• WHAT YOU ARE ASKED TO DO: Each line that follows should be printed again exactly as it stands.

• COLLECTED MATERIAL:

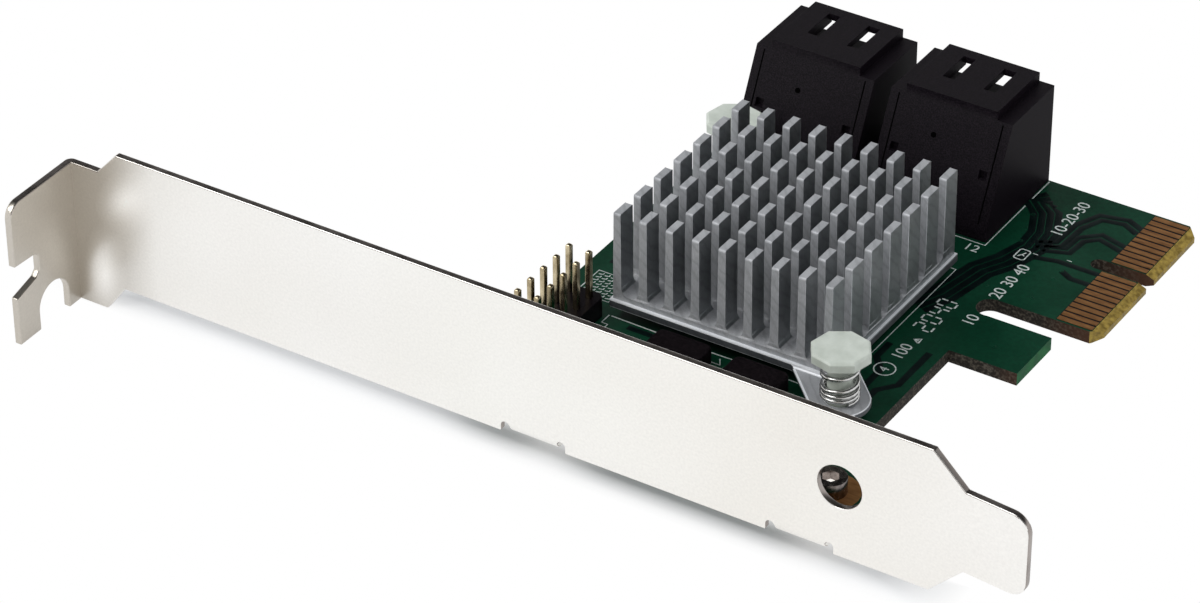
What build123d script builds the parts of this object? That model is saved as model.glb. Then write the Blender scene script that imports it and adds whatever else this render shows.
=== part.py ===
# Raid controller card with bracket, pin-fin heatsink and stacked data connectors.
# Millimetres. X runs along the bracket, Y from the bracket face over the board, Z up.
# The card lies component side up; the board is parallel to the XY plane.
import os
from math import sqrt
from build123d import *

os.makedirs("parts", exist_ok=True)

# Bracket sheet
bracket_length = 120.02
bracket_width = 17.57
sheet = 0.86
bend_radius = 0.9
tab_reach = 10.8
tab_width = 18.1
tab_drop = 3.45
tab_corner = 1.8
jog_start = 4.5
jog_end = 7.1
shoulder_length = 108.65
tongue_start = 112.5
tongue_low = 3.8
tongue_width = 9.95
tongue_kick = 0.75
tongue_corner = 2.1
screw_slot_depth = 4.1
screw_slot_mouth = 4.0
screw_slot_end = 3.0
screw_slot_low = 3.55
guide_notch_width = 5.1
guide_notch_centre = 4.6
guide_notch_height = 4.9
sight_hole_diameter = 5.2
sight_hole_x = 98.05
sight_hole_z = 8.75
ear_width = 5.95
ear_left_x = 60.93
ear_spacing = 32.57
ear_reach = 12.4
ear_bend_radius = 1.2
ear_tip_radius = 1.2
relief_width = 1.05
relief_height = 1.25

# Circuit board
board_thickness = 1.57
board_left = 49.58
board_plate_gap = 0.45
board_back = 70.57
foot_reach = 6.2
foot_end = 13.0
cut_x = 91.66
cut_end = 35.12
small_tab_x = 99.98
small_tab_width = 7.9
side_slot_width = 3.3
contact_end_margin = 0.65
contact_pitch = 1.0
contact_width = 0.7
contact_count = 11
key_gap = 3.0
key_width = 1.9
key_depth = 7.3
contact_start = 98.74
contact_length = 4.3
contact_thickness = 0.04
board_end = 104.12
bevel_length = 1.0
bevel_height = 0.45
tongue_chamfer = 1.2

# Bracket screws
screw_diameter = 2.4
screw_head_diameter = 3.6
screw_head_height = 1.9
screw_shank_below = 0.5
screw_y = 6.4
screw_recess = 2.0
board_screw_hole = 2.7
land_diameter = 6.6
land_thickness = 0.04

# Heatsink
fin_columns = 9
fin_rows = 7
fin_pitch_x = 3.29
fin_pitch_y = 4.1
fin_thickness = 0.95
fin_length = 2.6
fin_top = 15.88
sink_left = 57.49
sink_front = 21.47
ledge = 0.35
plate_thickness = 1.1
block_height = 0.6
ear_step = 0.4
sink_ear_radius = 3.4
pin_offset = 16.3

# Controller chip and thermal pad
chip_size = 11.0
chip_height = 0.95
pad_size = 12.0
pad_height = 0.3

# Push pins and springs
pin_head_across = 6.3
pin_head_thickness = 1.2
pin_head_top = 11.0
pin_shaft_diameter = 2.8
pin_neck_diameter = 2.5
pin_barb_diameter = 3.2
pin_barb_length = 2.2
pin_hole_clearance = 0.3
spring_outer = 4.4
spring_wire = 0.55
spring_turns = 4
spring_gap = 0.03

# Stacked data connectors
port_left_x = 52.19
port_pitch = 17.55
port_width = 15.35
port_top = 16.23
port_ledge_height = 1.1
port_ledge_width = 1.9
port_front_top = 60.65
port_front_low = 55.46
port_slope_bottom = 4.2
port_window_width = 1.5
port_window_length = 5.0
port_window_back = 1.5
port_window_spread = 5.2
port_window_shift = 0.25
socket_width = 13.5
socket_height = 4.4
socket_depth = 6.9
socket_upper = 12.0
socket_lower = 6.3
blade_width = 9.5
blade_thickness = 1.2
blade_setback = 0.6
blade_rise = 0.74
blade_key = 1.9
port_contact_pitch = 1.27
port_contact_count = 7
port_contact_width = 0.5
port_contact_thick = 0.25
port_tail = 1.3
upper_column_y = 60.5
lower_column_y = 63.0
tail_hole = 0.8
pocket_size = 1.0
pocket_depth = 0.6
pocket_spread = 11.3
pocket_z = 9.3

# Pin header
header_pitch = 2.54
header_rows = 5
header_pin = 0.64
header_body_height = 2.5
header_left_x = 52.78
header_back_y = 20.02
header_pin_above = 8.54
header_tail = 1.4
header_hole = 1.0

# Small components
inductor_width = 6.8
inductor_length = 6.4
inductor_height = 2.4
inductor_left_x = 64.84
inductor_pitch = 9.57
inductor_back = 19.36
terminal_length = 1.6
terminal_thickness = 0.12
terminal_overhang = 0.7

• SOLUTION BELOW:
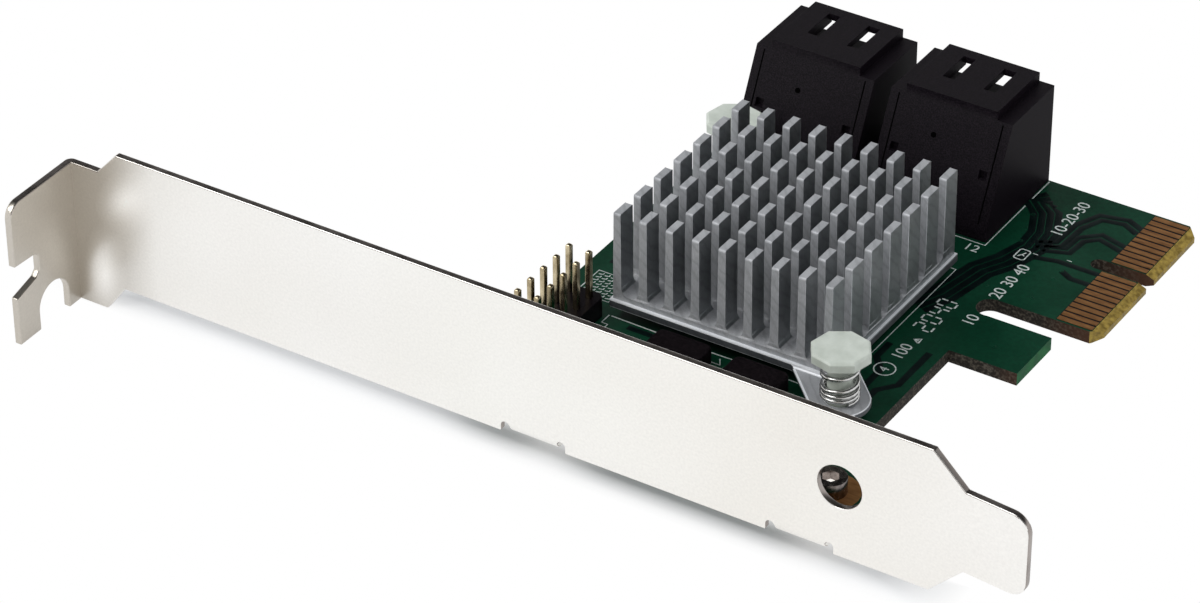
What build123d script builds the parts of this object? That model is saved as model.glb. Then write the Blender scene script that imports it and adds whatever else this render shows.
=== part.py ===
# Raid controller card with bracket, pin-fin heatsink and stacked data connectors.
# Millimetres. X runs along the bracket, Y from the bracket face over the board, Z up.
# The card lies component side up; the board is parallel to the XY plane.
import os
from math import sqrt
from build123d import *

os.makedirs("parts", exist_ok=True)

# Bracket sheet
bracket_length = 120.02
bracket_width = 17.57
sheet = 0.86
bend_radius = 0.9
tab_reach = 10.8
tab_width = 18.1
tab_drop = 3.45
tab_corner = 1.8
jog_start = 4.5
jog_end = 7.1
shoulder_length = 108.65
tongue_start = 112.5
tongue_low = 3.8
tongue_width = 9.95
tongue_kick = 0.75
tongue_corner = 2.1
screw_slot_depth = 4.1
screw_slot_mouth = 4.0
screw_slot_end = 3.0
screw_slot_low = 3.55
guide_notch_width = 5.1
guide_notch_centre = 4.6
guide_notch_height = 4.9
sight_hole_diameter = 5.2
sight_hole_x = 98.05
sight_hole_z = 8.75
ear_width = 5.95
ear_left_x = 60.93
ear_spacing = 32.57
ear_reach = 12.4
ear_bend_radius = 1.2
ear_tip_radius = 1.2
relief_width = 1.05
relief_height = 1.25

# Circuit board
board_thickness = 1.57
board_left = 49.58
board_plate_gap = 0.45
board_back = 70.57
foot_reach = 6.2
foot_end = 13.0
cut_x = 91.66
cut_end = 35.12
small_tab_x = 99.98
small_tab_width = 7.9
side_slot_width = 3.3
contact_end_margin = 0.65
contact_pitch = 1.0
contact_width = 0.7
contact_count = 11
key_gap = 3.0
key_width = 1.9
key_depth = 7.3
contact_start = 98.74
contact_length = 4.3
contact_thickness = 0.04
board_end = 104.12
bevel_length = 1.0
bevel_height = 0.45
tongue_chamfer = 1.2

# Bracket screws
screw_diameter = 2.4
screw_head_diameter = 3.6
screw_head_height = 1.9
screw_shank_below = 0.5
screw_y = 6.4
screw_recess = 2.0
board_screw_hole = 2.7
land_diameter = 6.6
land_thickness = 0.04

# Heatsink
fin_columns = 9
fin_rows = 7
fin_pitch_x = 3.29
fin_pitch_y = 4.1
fin_thickness = 0.95
fin_length = 2.6
fin_top = 15.88
sink_left = 57.49
sink_front = 21.47
ledge = 0.35
plate_thickness = 1.1
block_height = 0.6
ear_step = 0.4
sink_ear_radius = 3.4
pin_offset = 16.3

# Controller chip and thermal pad
chip_size = 11.0
chip_height = 0.95
pad_size = 12.0
pad_height = 0.3

# Push pins and springs
pin_head_across = 6.3
pin_head_thickness = 1.2
pin_head_top = 11.0
pin_shaft_diameter = 2.8
pin_neck_diameter = 2.5
pin_barb_diameter = 3.2
pin_barb_length = 2.2
pin_hole_clearance = 0.3
spring_outer = 4.4
spring_wire = 0.55
spring_turns = 4
spring_gap = 0.03

# Stacked data connectors
port_left_x = 52.19
port_pitch = 17.55
port_width = 15.35
port_top = 16.23
port_ledge_height = 1.1
port_ledge_width = 1.9
port_front_top = 60.65
port_front_low = 55.46
port_slope_bottom = 4.2
port_window_width = 1.5
port_window_length = 5.0
port_window_back = 1.5
port_window_spread = 5.2
port_window_shift = 0.25
socket_width = 13.5
socket_height = 4.4
socket_depth = 6.9
socket_upper = 12.0
socket_lower = 6.3
blade_width = 9.5
blade_thickness = 1.2
blade_setback = 0.6
blade_rise = 0.74
blade_key = 1.9
port_contact_pitch = 1.27
port_contact_count = 7
port_contact_width = 0.5
port_contact_thick = 0.25
port_tail = 1.3
upper_column_y = 60.5
lower_column_y = 63.0
tail_hole = 0.8
pocket_size = 1.0
pocket_depth = 0.6
pocket_spread = 11.3
pocket_z = 9.3

# Pin header
header_pitch = 2.54
header_rows = 5
header_pin = 0.64
header_body_height = 2.5
header_left_x = 52.78
header_back_y = 20.02
header_pin_above = 8.54
header_tail = 1.4
header_hole = 1.0

# Small components
inductor_width = 6.8
inductor_length = 6.4
inductor_height = 2.4
inductor_left_x = 64.84
inductor_pitch = 9.57
inductor_back = 19.36
terminal_length = 1.6
terminal_thickness = 0.12
terminal_overhang = 0.7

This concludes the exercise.